Pendant ce temps, les passants continuent leur ballet urbain, inconscients de la comédie qui se joue devant chaque porte. J’aime à penser que mes toquades sont une pause amusante dans leur quotidien morne, un spectacle involontaire qui égaye les rues grises.
Que le spectacle commence !
Enfin, le moment tant attendu arrive : le grand dévoilement devant la porte. La tension monte comme le rideau avant le lever du spectacle, et je me tiens là, prêt à entrer en scène. La porte s’ouvre, révélant une variété de réactions qui ajoute une touche de piquant à ma quête quotidienne.
Certains m’accueillent avec un sourire chaleureux, une lueur de compréhension dans les yeux. Pour eux, je suis peut-être un rappel poignant de la fragilité de la vie. Ils tendent une main secourable, offrant ce qu’ils ont sous la main. Ces moments sont comme des oasis dans le désert de ma journée, des instants fugaces où je me sens un peu plus humain et un peu moins invisible.
D’autres fois, la porte s’ouvre pour révéler des visages crispés, des yeux qui jugent avant même que mes lèvres ne prononcent une parole. On me juge avec mépris, comme si ma simple présence était une intrusion indésirable dans leur monde parfaitement ordonné.
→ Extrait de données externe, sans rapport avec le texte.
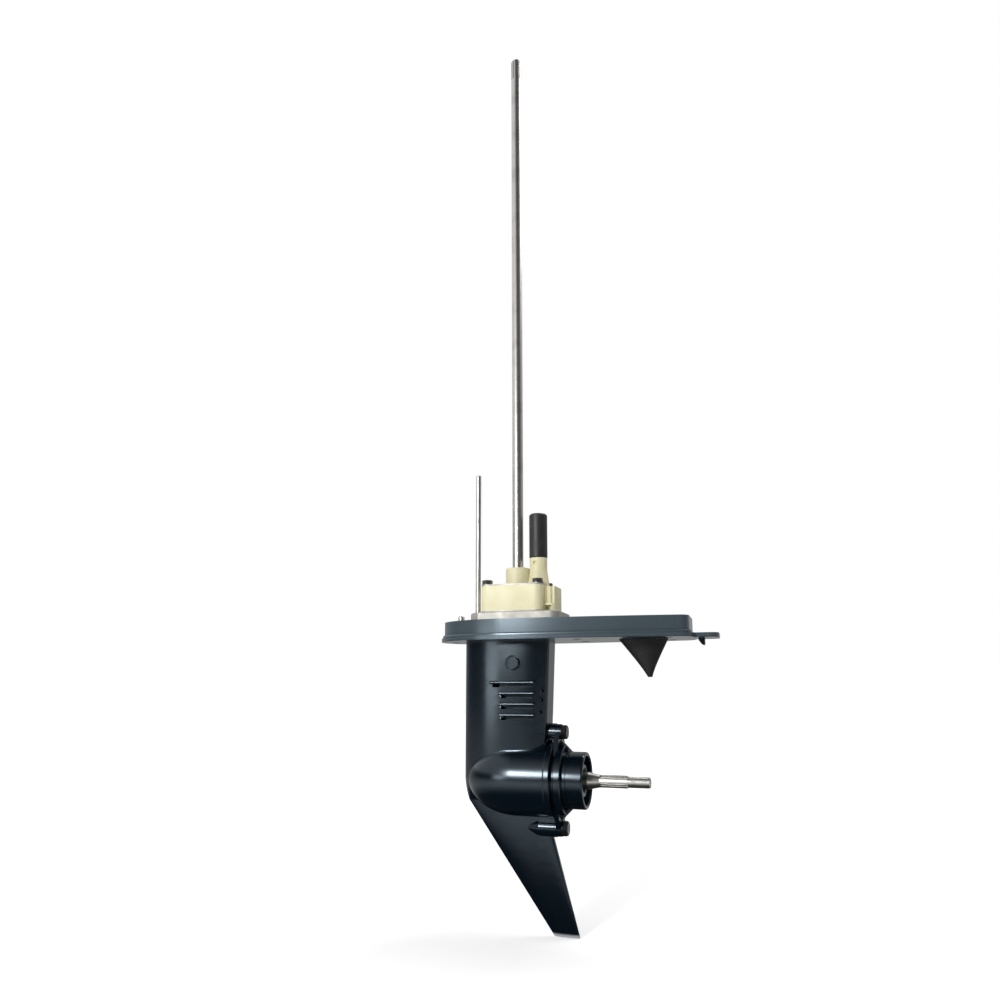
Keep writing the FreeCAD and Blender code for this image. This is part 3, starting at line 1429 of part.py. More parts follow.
def shift_plunger():
    """A round-nosed plunger in the shaft's bore, pushed by the cam and holed for the cross pin."""
    radius = plunger_radius
    nose = Part.makeSphere(radius, point(plunger_tip_x + radius, 0, axis_z))
    body = x_rod(radius, plunger_tip_x + radius, plunger_end_x())
    pin_hole = rod(cross_pin_radius + 0.05, 4 * radius, point(0, -2 * radius, axis_z), y_axis)
    return nose.fuse(body).cut(pin_hole)


def shift_spring():
    """The spring behind the plunger, as a coiled wire."""
    start = plunger_end_x() + 0.3 + spring_wire_radius
    end = prop_bore_end_x() - 0.3 - spring_wire_radius
    pitch = (end - start) / spring_turns
    coil = plunger_radius - spring_wire_radius - 0.25
    helix = Part.makeHelix(pitch, end - start, coil)
    corners = [point(coil + x, 0, z) for x, z in round_section(spring_wire_radius, spring_sides)]
    section = Part.makePolygon(corners + corners[:1])
    wire = Part.Wire(helix.Edges).makePipeShell([section], True, True)
    wire.rotate(point(0, 0, 0), y_axis, 90)
    wire.translate(point(start, 0, axis_z))
    return wire


def prop_bore_end_x():
    return plunger_end_x() + clutch_travel + 12.0


def prop_shaft():
    """The propeller shaft: front bore and cross slot, thrust collar, cone, spline and thread."""
    radius = prop_shaft_radius
    body = turned_x([
        (prop_shaft_front_x, 0), (prop_shaft_front_x, radius - 1), (prop_shaft_front_x + 1, radius),
        (prop_collar_x, radius), (prop_collar_x, prop_collar_radius),
        (prop_collar_x + prop_collar_length, prop_collar_radius),
        (prop_collar_x + prop_collar_length, radius), (prop_cone_start_x, radius),
        (prop_cone_end_x, prop_spline_radius), (prop_spline_end_x, prop_spline_radius),
        (prop_spline_end_x + 0.6, prop_thread_radius), (prop_shaft_end_x - 1, prop_thread_radius),
        (prop_shaft_end_x, prop_thread_radius - 1), (prop_shaft_end_x, 0),
    ])
    slot_half = clutch_travel + cross_pin_radius + 0.3
    slot = block(-slot_half + cross_pin_radius, slot_half - cross_pin_radius, -radius - 1, radius + 1,
                 axis_z - cross_pin_radius - 0.1, axis_z + cross_pin_radius + 0.1)
    slot_ends = [rod(cross_pin_radius + 0.1, 2 * radius + 2, point(x, -radius - 1, axis_z), y_axis)
                 for x in (-slot_half + cross_pin_radius, slot_half - cross_pin_radius)]
    bore = x_rod(plunger_radius + running_gap, prop_shaft_front_x - 1, prop_bore_end_x())
    cuts = splines(prop_spline_teeth, prop_spline_depth, prop_spline_radius,
                   prop_cone_end_x + 1.0, prop_spline_end_x + 1, False)
    return body.cut(cuts + [slot, bore] + slot_ends)


def prop_thrust_washer():
    start = prop_collar_x + prop_collar_length + 0.05
    return washer_x(prop_bearing_outer_radius, prop_shaft_radius + 0.15, start, start + thrust_washer_thickness)


def prop_bearing_cup():
    low = prop_bearing_front_x
    high = prop_bearing_end_x
    outer = prop_bearing_outer_radius
    inner = prop_shaft_radius + 2 * needle_radius + 2 * running_gap
    lip = prop_shaft_radius + 0.8
    return turned_x([(low, lip), (low, outer), (high, outer), (high, lip), (high - 0.8, lip),
                     (high - 0.8, inner), (low + 0.8, inner), (low + 0.8, lip)])


def prop_bearing_needles():
    orbit = prop_shaft_radius + needle_radius + running_gap
    needle = x_rod(needle_radius, prop_bearing_front_x + 1.0, prop_bearing_end_x - 1.0,
                   0, axis_z + orbit)
    return around_x(needle, needle_count)


def propshaft_seals():
    outer = prop_bearing_outer_radius
    return [lip_seal(outer, prop_shaft_radius, prop_seal_front_x, prop_seal_length, False),
            lip_seal(outer, prop_shaft_radius, prop_seal_front_x + prop_seal_length + 0.1,
                     prop_seal_length, False)]


def shift_rod():
    low = axis_z + cam_shoulder_height + 0.5
    body = z_rod(shift_rod_radius, low, shift_rod_top_z, shift_rod_x)
    tip = [edge for edge in body.Edges if edge.Closed and edge.CenterOfMass.z > shift_rod_top_z - 0.1]
    return body.makeChamfer(0.7, tip)


def shift_cam():
    """A wedge whose ramp pushes the plunger aft when the rod rises, with a head round the rod."""
    slope_angle = math.atan(cam_slope)
    ramp_x = plunger_tip_x + plunger_radius - (plunger_radius + running_gap) / math.cos(slope_angle)
    half = cam_half_height
    ramp_foot = shift_rod_travel + plunger_radius * math.sin(slope_angle) + 0.1
    foot_x = ramp_x + cam_slope * ramp_foot
    brow_z = shift_rod_travel - plunger_radius * math.sin(slope_angle) + 1.2
    brow_x = ramp_x - cam_slope * brow_z
    shoulder_z = axis_z + cam_shoulder_height
    head_rear_x = shift_rod_x + 5.0
    wedge = polygon_face([
        point(cam_front_x, -cam_half_width, axis_z - half + cam_toe_rise),
        point(cam_toe_x, -cam_half_width, axis_z - half), point(foot_x, -cam_half_width, axis_z - half),
        point(foot_x, -cam_half_width, axis_z - ramp_foot), point(brow_x, -cam_half_width, axis_z + brow_z),
        point(brow_x, -cam_half_width, shoulder_z), point(cam_front_x, -cam_half_width, shoulder_z),
    ]).extrude(point(0, 2 * cam_half_width, 0))
    head = block(cam_front_x, head_rear_x, -cam_half_width, cam_half_width, shoulder_z,
                 shoulder_z + cam_head_height)
    corners = [edge for edge in head.Edges if edge.BoundBox.ZLength > 0.9 * cam_head_height]
    head = head.makeFillet(1.5, corners)
    socket = z_rod(shift_rod_radius + 0.02, shoulder_z + 0.4, shoulder_z + 2 * cam_head_height, shift_rod_x)
    return wedge.fuse(head).cut(socket)


def shift_rod_bush():
    return washer_z(shift_seal_radius, shift_rod_radius + running_gap, shift_bush_low_z + 0.1,
                    shift_seal_low_z - 0.1, shift_rod_x)


def shift_rod_seal():
    return lip_seal(shift_seal_radius, shift_rod_radius, shift_seal_low_z, shift_seal_length - 0.2,
                    True, shift_rod_x)


def make_parts():
    level_seat = point(level_plug_x, level_plug_seat_y(), level_plug_z)
    drain_out = drain_direction()
    drain_seat = point(drain_plug_x, 0, axis_z) + drain_out * drain_seat_distance()
    return {
        "gear_case": gear_case(),
        "propshaft_housing": propshaft_housing(),
        "housing_bolts": housing_bolts(),
        "housing_o_ring": housing_o_ring(),
        "trim_tab": trim_tab(),
        "trim_tab_bolt": trim_tab_bolt(),
        "oil_level_plug": oil_plug(level_seat, -y_axis, plug_length),
        "oil_drain_plug": oil_plug(drain_seat, drain_out, drain_plug_length),
        "plug_gaskets": [plug_gasket(level_seat, -y_axis), plug_gasket(drain_seat, drain_out)],
        "dowel_pins": dowel_pins(),
        "pump_base": pump_base(),
        "pump_base_gasket": pump_base_gasket(),
        "pump_base_o_ring": pump_base_o_ring(),
        "wear_plate": wear_plate(),
        "pump_housing": pump_housing(),
        "pump_liner": pump_liner(),
        "impeller": impeller(),
        "impeller_key": impeller_key(),
        "pump_top_plate": pump_top_plate(),
        "pump_bolts": pump_bolts(),
        "water_tube_seal": water_tube_seal(),
        "drive_shaft_seals": drive_shaft_seals(),
        "drive_shaft": drive_shaft(),
        "drive_shaft_bearing_cup": drive_shaft_bearing_cup(),
        "drive_shaft_needles": drive_shaft_needles(),
        "pinion_thrust_ring": thrust_ring(),
        "pinion_gear": pinion_gear(),
        "pinion_nut": pinion_nut(),
        "forward_gear": forward_gear(),
        "forward_bearing_cup": forward_bearing_cup(),
        "forward_bearing_cone": forward_bearing_cone(),
        "forward_bearing_rollers": forward_bearing_rollers(),
        "forward_shim": forward_shim(),
        "reverse_gear": reverse_gear(),
        "reverse_bearing_outer": reverse_bearing_outer(),
        "reverse_bearing_inner": reverse_bearing_inner(),
        "reverse_bearing_balls": reverse_bearing_balls(),
        "dog_clutch": dog_clutch(),
        "clutch_pin": clutch_pin(),
        "clutch_pin_ring": clutch_pin_ring(),
        "shift_plunger": shift_plunger(),
        "shift_spring": shift_spring(),
        "prop_shaft": prop_shaft(),
        "prop_thrust_washer": prop_thrust_washer(),
        "prop_bearing_cup": prop_bearing_cup(),
        "prop_bearing_needles": prop_bearing_needles(),
        "propshaft_seals": propshaft_seals(),
        "shift_rod": shift_rod(),
        "shift_cam": shift_cam(),
        "shift_rod_bush": shift_rod_bush(),
        "shift_rod_seal": shift_rod_seal(),
    }


def write_parts(parts):
    os.makedirs("parts", exist_ok=True)
    for name, shape in parts.items():
        solids = shape if isinstance(shape, list) else [shape]
        solids = [solid for piece in solids for solid in piece.Solids]
        whole = solids[0] if len(solids) == 1 else Part.makeCompound(solids)
        whole.exportStep("parts/" + name + ".step")
        box = whole.BoundBox
        print(f"{name:26s} solids {len(solids):2d} valid {whole.isValid()} volume {whole.Volume:10.1f}"
              f" x {box.XMin:7.1f} {box.XMax:7.1f} y {box.YMin:6.1f} {box.YMax:6.1f}"
              f" z {box.ZMin:7.1f} {box.ZMax:7.1f}")


write_parts(make_parts())
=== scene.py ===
import math
import bpy
import numpy as np
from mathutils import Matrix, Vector


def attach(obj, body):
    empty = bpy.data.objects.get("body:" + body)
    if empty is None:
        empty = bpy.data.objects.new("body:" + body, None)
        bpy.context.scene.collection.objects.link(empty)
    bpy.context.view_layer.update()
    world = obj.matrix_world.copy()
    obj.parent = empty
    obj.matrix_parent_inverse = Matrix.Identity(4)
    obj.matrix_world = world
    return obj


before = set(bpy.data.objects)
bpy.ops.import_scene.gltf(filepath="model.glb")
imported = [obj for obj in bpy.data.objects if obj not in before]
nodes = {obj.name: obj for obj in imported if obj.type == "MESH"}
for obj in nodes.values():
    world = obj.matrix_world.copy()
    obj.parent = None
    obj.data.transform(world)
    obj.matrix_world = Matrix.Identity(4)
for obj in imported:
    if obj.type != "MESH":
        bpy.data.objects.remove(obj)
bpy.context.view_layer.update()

# The dressed lower unit: a finish for every solid, the propeller nut's thread, the flange's bead,
# the studio and the camera. Metres, with the origin on the drive-shaft axis at the mating face.

# Floor, and the thread for the propeller's nut
floor_z = -0.2896
axis_z = -0.150
thread_start_x = 0.1056
thread_end_x = 0.1240
thread_pitch = 0.00125
thread_radius = 0.0050
thread_sink = 0.00004
thread_height = 0.00022
thread_rows_per_turn = 10
thread_sides = 64

# Flange's outline, and the bead at the foot of its wall
nose_x = -0.0760
widest_x = -0.0050
rear_x = 0.1660
half_width = 0.0410
rear_half_width = 0.0280
corner_radius = 0.0090
bead_z = -0.0149
bead_half_height = 0.0016
bead_stand_off = 0.0009
bead_bulge = 0.0010
bead_tilt = 0.00016
bead_back_out = 0.0004
bead_back_half_height = 0.0014

# Heights where the colour changes: above the flange's foot a slate tone that is partly painted sheen,
# and a lighter grey along the skeg's foot
flange_slate_and_sheen_low_z = -0.0200
flange_slate_and_sheen_high_z = -0.0185
grey_foot_top_z = -0.2858
grey_foot_low_z = -0.2880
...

On m’intime l’ordre de les laisser tranquilles sous peine de châtiments corporels. « Wa mwa, ugasubira kudodora ngaha urakubitwa ! (si tu oses encore frapper ici, on va te chicoter ! Ndlr) », avant que la porte ne se referme avec une promptitude qui me rappelle ma place dans cette hiérarchie sociale implacable.
Ainsi, mes amis, c’est ainsi que se déroulent les aventures gastronomiques d’un enfant en situation de rue. À travers le choix méticuleux de portails, la danse complexe de toquer au portail, et l’art savoureux de l’attente, je continue à explorer les dédales de la survie urbaine avec une grâce qui n’appartient qu’à moi. Chaque jour apporte son lot d’épreuves et de découvertes, mais c’est dans ces moments simples, devant des portails élégants ou modestes, où je trouve la véritable saveur de la vie. Alors, la prochaine fois que vous passerez devant un portail sophistiqué, rappelez-vous du petit mendiant qui peut y voir bien plus qu’une simple entrée, mais un portail vers un festin inattendu.